* [Instructions for the task] Quote the lines exactly, starting with the line that contains "liner(), 0x1c1c1e, 0.5);" and ending with the line that contains "obj.parent = rigid_bodies[body]", and leave out all other lines.

>> BEGIN

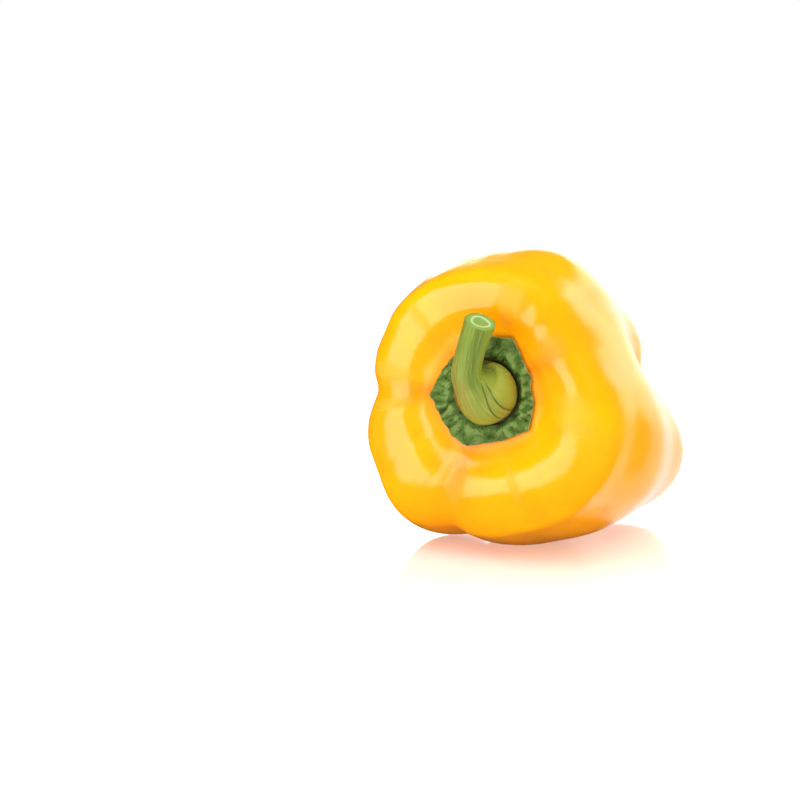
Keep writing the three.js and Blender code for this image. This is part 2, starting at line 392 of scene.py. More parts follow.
def skin(along, angle):
    """A point of the skin: FURROW's outline plus fullness times the way to RIDGE's, its distance from the
    axis times the side's reach, its blossom end drawn out by the side's tail, its shoulder lowered by the
    side's slope, and the whole bent."""
    share = fullness(along, angle)[..., None]
    past_tail = np.clip((along - TAIL_START) / (1 - TAIL_START), 0, 1)
    tail = around(SIDES, TAIL, angle) * np.sin(np.pi * past_tail) ** 2
    ridge = spline(RIDGE, along) - np.stack([np.zeros_like(tail), tail], -1)
    profile = blend(spline(FURROW, along), ridge, share)
    out = profile[..., 0] * around(SIDES, REACH, angle)
    height = profile[..., 1] - around(SIDES, SLOPE, angle) * heap(along - SLOPE_MIDDLE, SLOPE_SPAN)
    bend = np.clip(-height / TAIL_BEND_LENGTH, 0, TAIL_BEND_LIMIT) ** 2
    across, up = out * np.cos(np.radians(angle)), out * np.sin(np.radians(angle))
    height = height - math.tan(math.radians(SEAT_TILT)) * across * heap(out, SEAT_RADIUS)
    return np.stack([across + TAIL_BEND[0] * bend, up + TAIL_BEND[1] * bend, height], -1)


def skin_height(distance, angle):
    """The skin's height beside the calyx at a distance from the axis, found by halving."""
    low = np.zeros(np.broadcast(distance, angle).shape)
    high = np.full(low.shape, SEAT_END)
    for _ in range(HALVINGS):
        middle = (low + high) / 2
        point = skin(middle, angle)
        near = np.hypot(point[..., 0], point[..., 1]) < distance
        low, high = np.where(near, middle, low), np.where(near, high, middle)
    return skin(low, angle)[..., 2]


def lie(points):
    """Turns plant points, in millimetres, so that the stem end points toward -Y."""
    cosine, sine = math.cos(math.radians(STEM_END_RAISED)), math.sin(math.radians(STEM_END_RAISED))
    across, up, out = points[..., 0], points[..., 1], points[..., 2]
    return np.stack([across, up * sine - out * cosine, up * cosine + out * sine], -1)


def find_seat():
    """Where the calyx seat is in the part's frame, in metres: the fruit's formula on the solid's own
    grid has the solid's box, less the flat spot."""
    along, angle = np.meshgrid(
        np.linspace(0, 1, SOLID_ROWS + 1), np.linspace(0, 360, SOLID_ROUND, endpoint=False), indexing="ij"
    )
    grid = lie(skin(along, angle)).reshape(-1, 3)
    low, high = (np.array(corner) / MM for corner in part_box("fruit"))
    middle = (low + high - grid.min(0) - grid.max(0)) / 2
    return np.array([middle[0], middle[1], -grid[:, 2].min() - FLAT_SPOT_DEPTH]) * MM


SEAT = find_seat()


def lay_down(points):
    """Plant points in millimetres to the part's frame in metres. The floor presses the underside flat."""
    placed = lie(points) * MM + SEAT
    placed[..., 2] = np.maximum(placed[..., 2], 0)
    return placed


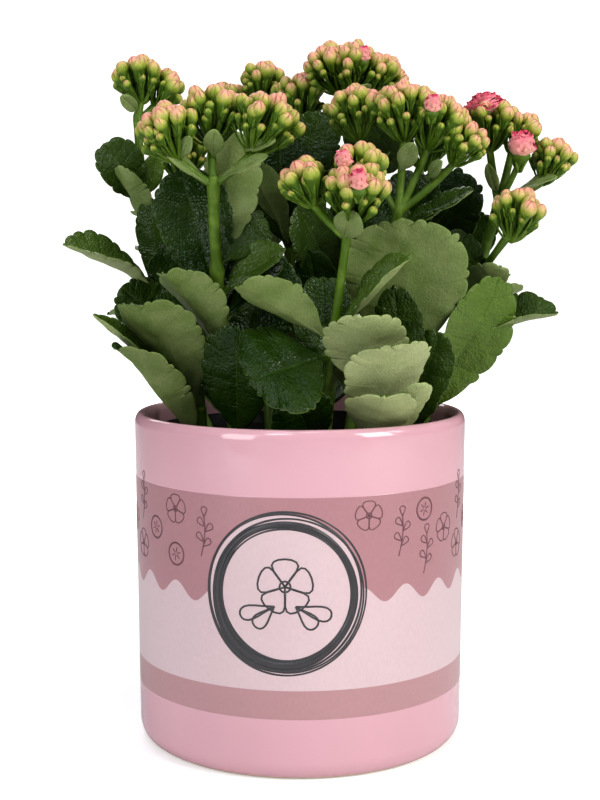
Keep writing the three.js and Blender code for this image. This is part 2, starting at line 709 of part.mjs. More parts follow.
addNode("ceramic_pot", ceramicPot(), 0xe4b4bf, 0.2);
addNode("grow_pot", liner(), 0x1c1c1e, 0.5);
addNode("soil", soil(SHOOTS.map(stemHole)), 0x3a2a20, 0.95);
for (const shoot of SHOOTS) addNode(`leafy_stem_${shoot.name}`, leafyStem(shoot), 0x4d7a2c, 0.5);
for (const head of HEADS) addNode(`flower_head_${head.name}`, flowerHead(head), 0xc9a860, 0.6);

export default group;
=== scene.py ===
"""A kalanchoe in bud in its printed cover pot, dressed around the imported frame.

Run as a script: it loads the frame, registers the add-on's classes and calls its operators in order.
The tables of leaves and flower heads are in millimetres, the settings and all that is made in metres.
The pot stands on the origin, and -Y faces the viewer.
"""

import json
import math
import bmesh
import bpy
from bpy.props import FloatProperty, FloatVectorProperty, IntProperty, PointerProperty
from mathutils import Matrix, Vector, noise

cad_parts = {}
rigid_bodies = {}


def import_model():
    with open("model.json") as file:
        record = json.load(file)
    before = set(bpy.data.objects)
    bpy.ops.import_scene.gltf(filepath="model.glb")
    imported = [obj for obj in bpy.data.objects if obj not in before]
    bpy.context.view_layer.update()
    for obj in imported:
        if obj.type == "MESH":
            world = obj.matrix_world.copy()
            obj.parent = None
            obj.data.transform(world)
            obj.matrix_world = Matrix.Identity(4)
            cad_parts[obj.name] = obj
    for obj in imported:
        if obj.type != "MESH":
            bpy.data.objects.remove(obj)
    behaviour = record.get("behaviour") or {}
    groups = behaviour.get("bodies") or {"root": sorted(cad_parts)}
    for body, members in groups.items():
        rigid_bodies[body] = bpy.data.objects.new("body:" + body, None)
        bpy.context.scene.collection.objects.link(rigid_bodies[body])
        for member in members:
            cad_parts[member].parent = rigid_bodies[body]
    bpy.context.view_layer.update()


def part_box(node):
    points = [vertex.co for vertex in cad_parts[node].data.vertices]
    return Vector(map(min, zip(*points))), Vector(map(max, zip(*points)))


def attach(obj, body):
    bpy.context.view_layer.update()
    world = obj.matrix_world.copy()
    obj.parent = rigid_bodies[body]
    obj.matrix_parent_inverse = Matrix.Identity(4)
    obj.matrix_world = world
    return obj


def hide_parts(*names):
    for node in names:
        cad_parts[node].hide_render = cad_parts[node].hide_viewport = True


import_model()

bl_info = {
    "name": "Potted kalanchoe",
    "version": (1, 0, 0),
    "blender": (4, 5, 0),
    "location": "View3D > Sidebar > Kalanchoe",
    "description": "A kalanchoe in bud, with its grow pot, in a glazed and printed cover pot",
    "category": "Add Mesh",
}

MM = 0.001
TAU = math.tau
GOLDEN_ANGLE = math.radians(137.5)

POT_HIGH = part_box("ceramic_pot")[1]
POT_RADIUS = POT_HIGH.x
POT_FOOT_RADIUS = POT_RADIUS - 0.0011
# the rounding of the pot's foot and of its rim: across, up
POT_CORNER = (0.0064, 0.008)
POT_LIP = (0.0025, 0.004)
LINER_LOW, LINER_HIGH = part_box("grow_pot")
SOIL_LOW, SOIL_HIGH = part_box("soil")


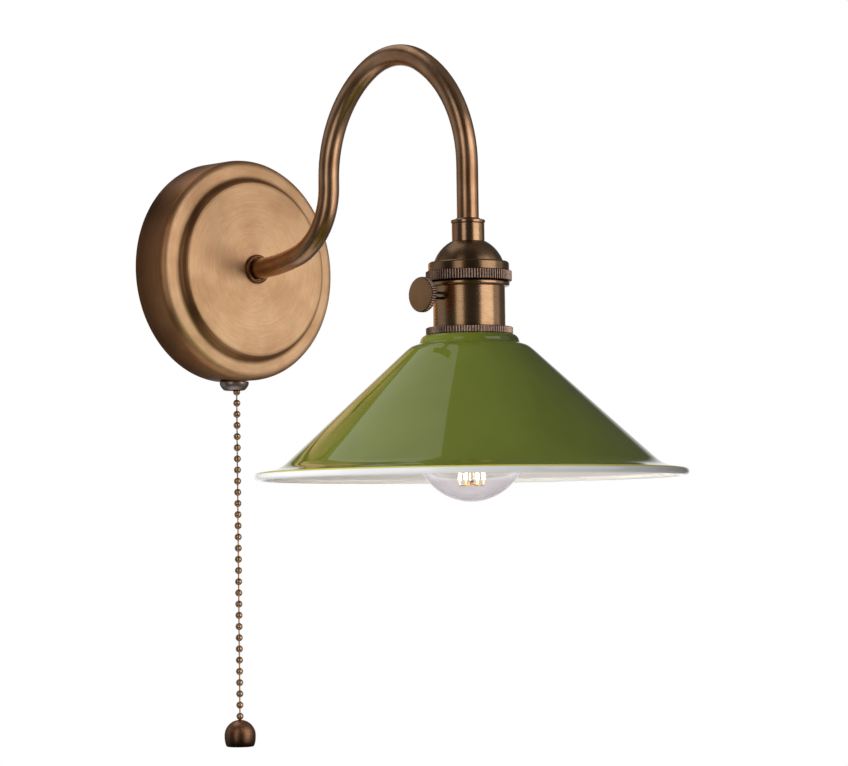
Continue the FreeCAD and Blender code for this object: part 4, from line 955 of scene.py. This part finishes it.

>> END

* [Correct answer]
addNode("grow_pot", liner(), 0x1c1c1e, 0.5);
addNode("soil", soil(SHOOTS.map(stemHole)), 0x3a2a20, 0.95);
for (const shoot of SHOOTS) addNode(`leafy_stem_${shoot.name}`, leafyStem(shoot), 0x4d7a2c, 0.5);
for (const head of HEADS) addNode(`flower_head_${head.name}`, flowerHead(head), 0xc9a860, 0.6);

export default group;
=== scene.py ===
"""A kalanchoe in bud in its printed cover pot, dressed around the imported frame.

Run as a script: it loads the frame, registers the add-on's classes and calls its operators in order.
The tables of leaves and flower heads are in millimetres, the settings and all that is made in metres.
The pot stands on the origin, and -Y faces the viewer.
"""

import json
import math
import bmesh
import bpy
from bpy.props import FloatProperty, FloatVectorProperty, IntProperty, PointerProperty
from mathutils import Matrix, Vector, noise

cad_parts = {}
rigid_bodies = {}


def import_model():
    with open("model.json") as file:
        record = json.load(file)
    before = set(bpy.data.objects)
    bpy.ops.import_scene.gltf(filepath="model.glb")
    imported = [obj for obj in bpy.data.objects if obj not in before]
    bpy.context.view_layer.update()
    for obj in imported:
        if obj.type == "MESH":
            world = obj.matrix_world.copy()
            obj.parent = None
            obj.data.transform(world)
            obj.matrix_world = Matrix.Identity(4)
            cad_parts[obj.name] = obj
    for obj in imported:
        if obj.type != "MESH":
            bpy.data.objects.remove(obj)
    behaviour = record.get("behaviour") or {}
    groups = behaviour.get("bodies") or {"root": sorted(cad_parts)}
    for body, members in groups.items():
        rigid_bodies[body] = bpy.data.objects.new("body:" + body, None)
        bpy.context.scene.collection.objects.link(rigid_bodies[body])
        for member in members:
            cad_parts[member].parent = rigid_bodies[body]
    bpy.context.view_layer.update()


def part_box(node):
    points = [vertex.co for vertex in cad_parts[node].data.vertices]
    return Vector(map(min, zip(*points))), Vector(map(max, zip(*points)))


def attach(obj, body):
    bpy.context.view_layer.update()
    world = obj.matrix_world.copy()
    obj.parent = rigid_bodies[body]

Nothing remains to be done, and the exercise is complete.